While advancements related to clinical context are still evolving, with new capabilities emerging on a regular basis, Palm suggests that health care organizations should identify and prioritize models that draw on the latest functionality to improve accuracy. Especially within the fast-paced workflows of radiologists, context is important to overall effectiveness.

“They are having to read so many studies under so much pressure, and they’re almost doing this in a vacuum and in isolation because they are pushed on throughput and incremental time savings,” Palm says. “Anything that can give them more context on the exam that they’re reading is tremendously important to their success and the relevance of their read.”

A Glimpse Into the Future
Looking ahead, experts believe the power of SR to impact workflows will continue to improve as capabilities related to context increase. Kikut says advances with AI will enable applications to more accurately differentiate between commands and identify what a radiologist actually wants in a report. For example, he cites the ability to differentiate “colon” as a punctuation mark and a clinical term.

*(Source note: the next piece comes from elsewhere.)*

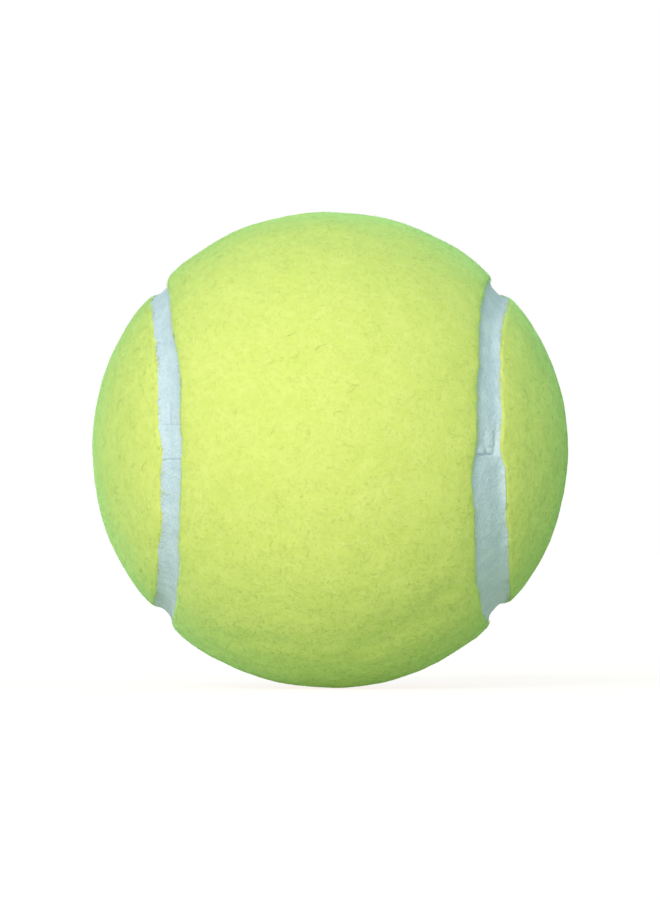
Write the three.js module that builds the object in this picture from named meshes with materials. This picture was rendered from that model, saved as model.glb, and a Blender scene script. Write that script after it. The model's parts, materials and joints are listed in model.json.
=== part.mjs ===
// A tennis cricket ball: a hollow rubber core covered with two felt panels, with a pale
// rubber seam in the groove between them.
//
// Millimetres, +Z up, origin at the centre of the ball. The seam is one closed line that
// crosses every face of the ball once and cuts the cover into two equal panels, each shaped
// like a figure of eight. The front panel's waist faces -Y and its lobes wrap over the top
// and under the bottom. The back panel is the same panel, turned half a turn about the
// diagonal between +X and +Z. The core's two halves meet on the level plane.

import * as THREE from "three";
import { mergeVertices } from "three/addons/utils/BufferGeometryUtils.js";

// Driving dimensions
const BALL_DIAMETER = 66;
const WAIST_SPAN = 43.6; // straight across a panel's waist, between the seam's middle lines
const SEAM_TAKE_UP = 0.7; // how far the seam is drawn in where it swings out past a waist
const FELT_THICKNESS = 2.6;
const FELT_LIP_RADIUS = 0.6; // the rounded edge of the felt along the groove
const BACKING_THICKNESS = 0.4;
const CORE_WALL = 6;
const CORE_RIM_BEVEL = 1.4; // the chamfer inside each rim, which takes the squeezed cement
const JOINT_THICKNESS = 0.4; // the cement between the two rims
const SEAM_WIDTH = 4.2; // the groove between the two panels
const SEAM_DROP = 0.25; // how far the seam's edges lie below the cover
const SEAM_HOLLOW = 0.6; // how far the seam's middle lies below its edges
const BOND_GAP = 0.3; // between curved pieces that are bonded to each other

// How finely the curved faces are cut
const PANEL_ROWS = 40; // from one tip of a panel to the other
const PANEL_COLUMNS = 10; // from one side of a panel to the other
const LIP_STEPS = 3;
const SEAM_STEPS = 112;
const SEAM_HOLLOW_STEPS = 6;
const CORE_STEPS = 48;
const CORE_ARC_STEPS = 10;

const BALL_RADIUS = BALL_DIAMETER / 2;
const FELT_SEAT = BALL_RADIUS - FELT_THICKNESS;
const BACKING_OUTER = FELT_SEAT - BOND_GAP;
const BACKING_SEAT = BACKING_OUTER - BACKING_THICKNESS;
const CORE_OUTER = BACKING_SEAT - BOND_GAP;
const CORE_INNER = CORE_OUTER - CORE_WALL;

const FELT = new THREE.MeshStandardMaterial({ color: 0xdef07d, roughness: 0.95, metalness: 0 });
const BACKING = new THREE.MeshStandardMaterial({ color: 0xcfc79a, roughness: 0.9, metalness: 0 });
const SEAM = new THREE.MeshStandardMaterial({ color: 0xc3dcdd, roughness: 0.6, metalness: 0 });
const CORE = new THREE.MeshStandardMaterial({ color: 0x6a6d6e, roughness: 0.8, metalness: 0 });
const CEMENT = new THREE.MeshStandardMaterial({ color: 0x3c3a36, roughness: 0.7, metalness: 0 });

// The seam's middle line on a sphere of radius 1, for an angle from 0 to a full turn. It is
// the curve a*cos(t) - b*cos(3t), -c*cos(2t), a*sin(t) + b*sin(3t). It stays on the sphere
// because a + b = 1 and c = 2 * sqrt(a * b), and a - b is half the waist's span.
const WAIST_SHARE = WAIST_SPAN / BALL_DIAMETER;
const SWING = (1 + WAIST_SHARE) / 2;
const CURL = (1 - WAIST_SHARE) / 2;
const DEPTH = 2 * Math.sqrt(SWING * CURL);

function seamPoint(angle) {
  return new THREE.Vector3(
    SWING * Math.cos(angle) - CURL * Math.cos(3 * angle),
    -DEPTH * Math.cos(2 * angle),
    SWING * Math.sin(angle) + CURL * Math.sin(3 * angle),
  );
}

function seamDirection(angle) {
  return new THREE.Vector3(
    -SWING * Math.sin(angle) + 3 * CURL * Math.sin(3 * angle),
    2 * DEPTH * Math.sin(2 * angle),
    SWING * Math.cos(angle) + 3 * CURL * Math.cos(3 * angle),
  ).normalize();
}

// A point beside the seam: side is measured along the ball's surface, towards the front
// panel, and height from the ball's centre. The seam is drawn in on both sides of each
// waist, which makes it run nearly straight there before it turns away round the ball.
function besideSeam(angle, side, height) {
  const outward = seamPoint(angle);
  const across = new THREE.Vector3().crossVectors(outward, seamDirection(angle));
  const drawnIn = SEAM_TAKE_UP * (Math.cos(2 * angle) - Math.cos(6 * angle));
  const turn = (side + drawnIn) / BALL_RADIUS;
  return outward.multiplyScalar(Math.cos(turn)).addScaledVector(across, Math.sin(turn))
    .multiplyScalar(height);
}

// Joins rings of points, each a closed loop of equal length, into quads. The rings run from
// the bottom of a wall to its top with the solid on their left.
function addWalls(triangles, rings) {
  for (let ring = 0; ring + 1 < rings.length; ring++) {
    const low = rings[ring];
    const high = rings[ring + 1];
    for (let i = 0; i < low.length; i++) {
      const next = (i + 1) % low.length;
      triangles.push([low[i], low[next], high[next]], [low[i], high[next], high[i]]);
    }
  }
}

// Covers the inside of a closed loop on the sphere with rows that run across it, from each
// point of its right side to the mirror point on its left side.
function addCover(triangles, loop, outside) {
  const half = loop.length / 2;
  const height = loop[0].length();
  const rows = [];
  for (let i = 0; i <= half; i++) {
    const right = loop[i];
    const reach = Math.asin(right.x / height);
    const middle = new THREE.Vector3(0, right.y, right.z).normalize();
    const row = [];
    for (let j = 0; j <= PANEL_COLUMNS; j++) {
      const turn = reach * (1 - 2 * j / PANEL_COLUMNS);
      row.push(new THREE.Vector3(
        Math.sin(turn),
        middle.y * Math.cos(turn),
        middle.z * Math.cos(turn),
      ).multiplyScalar(height));
    }
    row[0] = right;
    row[PANEL_COLUMNS] = loop[(loop.length - i) % loop.length];
    rows.push(row);
  }
  for (let i = 0; i < half; i++) {
    for (let j = 0; j < PANEL_COLUMNS; j++) {
      const [a, b] = [rows[i][j], rows[i][j + 1]];
      const [c, d] = [rows[i + 1][j + 1], rows[i + 1][j]];
      const quad = outside ? [[a, d, c], [a, c, b]] : [[a, c, d], [a, b, c]];
      triangles.push(...quad);
    }
  }
}

function solid(name, triangles, material) {
  const positions = triangles.flat().flatMap((point) => point.toArray());
  const geometry = new THREE.BufferGeometry();
  geometry.setAttribute("position", new THREE.Float32BufferAttribute(positions, 3));
  const mesh = new THREE.Mesh(withoutSlivers(mergeVertices(geometry, 1e-4)), material);
  mesh.geometry.computeVertexNormals();
  mesh.name = name;
  return mesh;
}

// A row that ends in a tip leaves triangles with two corners alike, which are dropped here.
function withoutSlivers(geometry) {
  const index = geometry.index.array;
  const kept = [];
  for (let i = 0; i < index.length; i += 3) {
    const [a, b, c] = index.slice(i, i + 3);
    if (a !== b && b !== c && c !== a) {
      kept.push(a, b, c);
    }
  }
  geometry.setIndex(kept);
  return geometry;
}

// A closed loop round the front panel, from its lower tip up its right side and down its
// left side.
function panelLoop(side, height) {
  const loop = [];
  for (let i = 0; i < 2 * PANEL_ROWS; i++) {
    const angle = (i / PANEL_ROWS - 0.5) * Math.PI;
    loop.push(besideSeam(angle, side, height));
  }
  return loop;
}

// A panel-shaped shell. The edge is a list of [side, height] pairs, from the seat at the
// groove's wall up to where the cover begins.
function panelShell(name, edge, material) {
  const loops = edge.map(([side, height]) => panelLoop(side, height));
  const triangles = [];
  addWalls(triangles, loops);
  addCover(triangles, loops[0], false);
  addCover(triangles, loops[loops.length - 1], true);
  return solid(name, triangles, material);
}

function feltPanel(name) {
  const wall = SEAM_WIDTH / 2;
  const edge = [[wall, FELT_SEAT]];
  for (let step = 0; step <= LIP_STEPS; step++) {
    const turn = (step / LIP_STEPS) * Math.PI / 2;
    edge.push([
      wall + FELT_LIP_RADIUS * (1 - Math.cos(turn)),
      BALL_RADIUS - FELT_LIP_RADIUS * (1 - Math.sin(turn)),
    ]);
  }
  return panelShell(name, edge, FELT);
}

function feltBacking(name) {
  const wall = SEAM_WIDTH / 2;
  const edge = [[wall, BACKING_SEAT], [wall, BACKING_OUTER]];
  return panelShell(name, edge, BACKING);
}

// The back panel is the front panel turned half a turn about this diagonal.
function turnToBack(mesh) {
  const diagonal = new THREE.Vector3(1, 0, 1).normalize();
  mesh.quaternion.setFromAxisAngle(diagonal, Math.PI);
  return mesh;
}

// The seam's section: flat on the core, square sides against the felt, and a hollow top.
function seamBand() {
  const halfWidth = SEAM_WIDTH / 2 - BOND_GAP;
  const edgeHeight = BALL_RADIUS - SEAM_DROP;
  const section = [[halfWidth, BACKING_SEAT]];
  for (let step = 0; step <= SEAM_HOLLOW_STEPS; step++) {
    const share = 1 - 2 * step / SEAM_HOLLOW_STEPS;
    section.push([halfWidth * share, edgeHeight - SEAM_HOLLOW * (1 - share * share)]);
  }
  section.push([-halfWidth, BACKING_SEAT]);
  const triangles = [];
  const rings = [];
  for (let step = 0; step <= SEAM_STEPS; step++) {
    const angle = (step % SEAM_STEPS) / SEAM_STEPS * 2 * Math.PI;
    rings.push(section.map(([side, height]) => besideSeam(angle, side, height)));
  }
  addWalls(triangles, rings);
  return solid("seam_band", triangles, SEAM);
}

function arc(radius, fromHeight, steps) {
  const points = [];
  const start = Math.asin(fromHeight / radius);
  for (let step = 0; step <= steps; step++) {
    const angle = start + (Math.PI / 2 - start) * step / steps;
    points.push(new THREE.Vector2(radius * Math.cos(angle), radius * Math.sin(angle)));
  }
  points[steps].x = 0;
  return points;
}

// One half of the core, rim down: a flat rim, a bevel inside it and a round wall.
function coreHalf(name) {
  const rim = JOINT_THICKNESS / 2;
  const outer = arc(CORE_OUTER, rim, CORE_ARC_STEPS);
  const inner = arc(CORE_INNER, rim + CORE_RIM_BEVEL, CORE_ARC_STEPS).reverse();
  const bevel = new THREE.Vector2(inner[inner.length - 1].x + CORE_RIM_BEVEL, rim);
  const geometry = new THREE.LatheGeometry([...inner, bevel, ...outer], CORE_STEPS);
  geometry.rotateX(Math.PI / 2);
  const mesh = new THREE.Mesh(geometry, CORE);
  mesh.name = name;
  return mesh;
}

// The cement between the rims, with the bead that is squeezed into the two bevels.
function jointCement() {
  const rim = JOINT_THICKNESS / 2;
  const rimOuter = Math.sqrt(CORE_OUTER ** 2 - rim ** 2);
  const innerHeight = rim + CORE_RIM_BEVEL;
  const rimInner = Math.sqrt(CORE_INNER ** 2 - innerHeight ** 2) + CORE_RIM_BEVEL;
  const beadHeight = innerHeight - 2 * BOND_GAP;
  const profile = [
    [rimOuter, -rim],
    [rimOuter, rim],
    [rimInner, rim],
    [rimInner - CORE_RIM_BEVEL, beadHeight],
    [rimInner - CORE_RIM_BEVEL - BOND_GAP, 0],
    [rimInner - CORE_RIM_BEVEL, -beadHeight],
    [rimInner, -rim],
    [rimOuter, -rim],
  ].map(([radius, height]) => new THREE.Vector2(radius, height));
  const geometry = new THREE.LatheGeometry(profile, CORE_STEPS);
  geometry.rotateX(Math.PI / 2);
  const mesh = new THREE.Mesh(geometry, CEMENT);
  mesh.name = "core_joint_cement";
  return mesh;
}

const upperHalf = coreHalf("core_half_upper");
const lowerHalf = coreHalf("core_half_lower");
lowerHalf.rotation.x = Math.PI;

const group = new THREE.Group();
group.add(upperHalf, lowerHalf, jointCement(), seamBand());
group.add(feltBacking("felt_backing_front"), turnToBack(feltBacking("felt_backing_back")));
group.add(feltPanel("felt_panel_front"), turnToBack(feltPanel("felt_panel_back")));

export default group;
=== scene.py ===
"""A ball for tennis-ball cricket: felt panels and a pale rubber seam on a hollow core.

Each of the two panels is shaped like a figure of eight, and one closed groove parts them.
Sizes are in metres. The front panel's waist faces -Y, towards the camera, and the moulding
line of the core and the seam lies near the level plane through the ball's centre.
"""

import json
import logging
import math
from collections.abc import Callable
from dataclasses import dataclass, fields
from enum import Enum
from functools import partial

import bmesh
import bpy
import numpy as np
from bpy.types import Material, NodeOutputs, NodeSocket, NodeTree, Object
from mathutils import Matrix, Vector, kdtree, noise

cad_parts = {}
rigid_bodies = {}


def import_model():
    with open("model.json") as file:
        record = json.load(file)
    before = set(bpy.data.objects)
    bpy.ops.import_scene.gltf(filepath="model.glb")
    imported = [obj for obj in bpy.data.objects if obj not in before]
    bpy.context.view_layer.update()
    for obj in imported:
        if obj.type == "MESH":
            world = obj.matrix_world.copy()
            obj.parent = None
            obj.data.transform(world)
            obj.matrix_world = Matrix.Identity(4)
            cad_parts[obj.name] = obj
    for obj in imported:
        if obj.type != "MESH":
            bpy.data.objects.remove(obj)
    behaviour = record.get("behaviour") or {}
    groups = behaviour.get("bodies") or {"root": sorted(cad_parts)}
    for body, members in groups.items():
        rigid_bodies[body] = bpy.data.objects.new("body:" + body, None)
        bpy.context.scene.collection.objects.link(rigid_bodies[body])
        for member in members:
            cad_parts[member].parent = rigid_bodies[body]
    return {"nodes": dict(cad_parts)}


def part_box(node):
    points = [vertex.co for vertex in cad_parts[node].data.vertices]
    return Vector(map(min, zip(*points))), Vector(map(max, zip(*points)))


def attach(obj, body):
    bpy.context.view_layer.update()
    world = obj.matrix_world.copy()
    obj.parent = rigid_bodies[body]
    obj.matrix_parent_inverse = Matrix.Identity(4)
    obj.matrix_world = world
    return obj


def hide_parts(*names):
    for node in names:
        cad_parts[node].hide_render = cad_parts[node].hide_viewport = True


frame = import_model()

log = logging.getLogger("ball")

MM = 0.001
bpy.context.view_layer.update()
BODY = "root"

# Radii that the CAD gives: the felt's face, the cloth under it and the core
BALL_RADIUS = -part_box("felt_panel_front")[0][1]
BACKING_FACE = -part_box("felt_backing_front")[0][1]
CORE_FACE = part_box("core_half_upper")[1][2]
BOND_GAP = 0.3 * MM
FELT_SEAT = BACKING_FACE + BOND_GAP
BACKING_SEAT = CORE_FACE + BOND_GAP
BAKE_MAP = "OFBake"
MAP_MARGIN = 0.01


class Side(Enum):
    """The two panels, by the way that their waists face."""

    FRONT = "front"
    BACK = "back"


def linear(hex_colour: str) -> tuple[float, float, float, float]:
    """Turns an sRGB hex colour into Blender's linear one.

    Args:
        hex_colour: six hex digits after a hash sign.

    Returns:
        Red, green, blue and a full alpha.
    """
    shares = [int(hex_colour[i : i + 2], 16) / 255 for i in (1, 3, 5)]
    return (*(s / 12.92 if s <= 0.04045 else ((s + 0.055) / 1.055) ** 2.4 for s in shares), 1.0)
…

Palm offers another real-life example that she believes could have been avoided by having better context. “We were seeing a patient who had a cardiac pacemaker, and one of the leads was causing a problem that resulted in local trauma,” she recalls. “The radiologist’s [note] said the pacemaker lead was traversing the uterus, which, one, is impossible that far away, and two, it was a male patient. So, you have these funny mistakes everywhere, but this is just one example of where the voice models being aware of that patient context could really improve the accuracy and relevance of the reads.”

Kikut points to advances with ambient capabilities that enable radiologists to dictate in a completely freeform, unstructured, and narrative manner while technologies create a fully structured report in the background. In addition, he believes that better incorporation of coding in SR solutions will continue to improve accuracy and context. Noting pancreatic masses as an example, Kikut says that variations of mass description require different codes. “All of the graphic features have different codes, and that is needed not just for the purpose of searchability and the findings in reports and the data, but also for the AI,” he says.

The bottom line is SR will continue to play an important role in the workflow of radiologists, and there is much to look forward to on the horizon. While the amount of screen time and repetition experienced by radiologists has made SR a natural fit with documentation for this specialty, industry professionals believe that many health care organizations have just touched the surface, in terms of how they can fully leverage SR in these workflows. The ability to retrieve and apply patient context is one area that experts agree will continue to deliver value ahead.

— Selena Chavis is a Florida-based freelance journalist whose writing appears regularly in various publications, covering everything from corporate and managerial topics to health care.